While many existing LaaS deployments have been limited to upgrading to LED infrastructure alone, the true potential with this business model lies in its ability to deploy additional technologies and infrastructure, and many lighting providers have already begun to see the value of rolling out additional services alongside the transition to LED lighting. To a certain extent, smart lighting can act as a trojan horse for Bluetooth mesh due to its ability to perform as a backbone network from which to build upon, allowing messages to be relayed across a whole building, support an increased number of sensors, act as friend nodes for low-power sensor devices, and integrate valuable location services. Industrial and manufacturing environments can also effectively integrate sensors and asset tracking services to drive productivity enhancements and increase efficiency. By incorporating indoor positioning technologies, such as beacons, into the lighting infrastructure, people and assets can be more effectively tracked and managed across the facility. The incorporation of sensors into the lighting fixtures can also drive new insights regarding the building environment, improve health and safety, and enable more effective decision making.

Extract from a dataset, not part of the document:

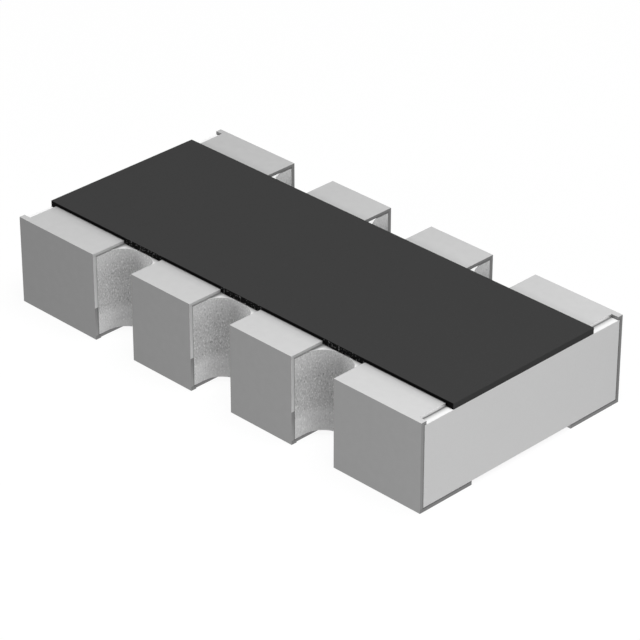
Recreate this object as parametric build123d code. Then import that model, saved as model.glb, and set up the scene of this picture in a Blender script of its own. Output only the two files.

So that Bluetooth Mesh can grow and really take a stance within this market, Bluetooth needs to establish connections with more lighting suppliers, so that they have the ability to prove their stability within the building automation space.  Key elements of the mesh network that Bluetooth is deploying need to be highlighted to users, reliability, scalability, a low cost, and the ability to open up additional services that lead to greater automation, increased sensorization, and enable valuable Real-Time Location System (RTLS) services. Bluetooth vendors looking to target these emerging smart building environments should strongly emphasize the unique and additional capabilities that Bluetooth mesh in conjunction with sensors and Bluetooth beacons can bring about versus competing wireless technologies.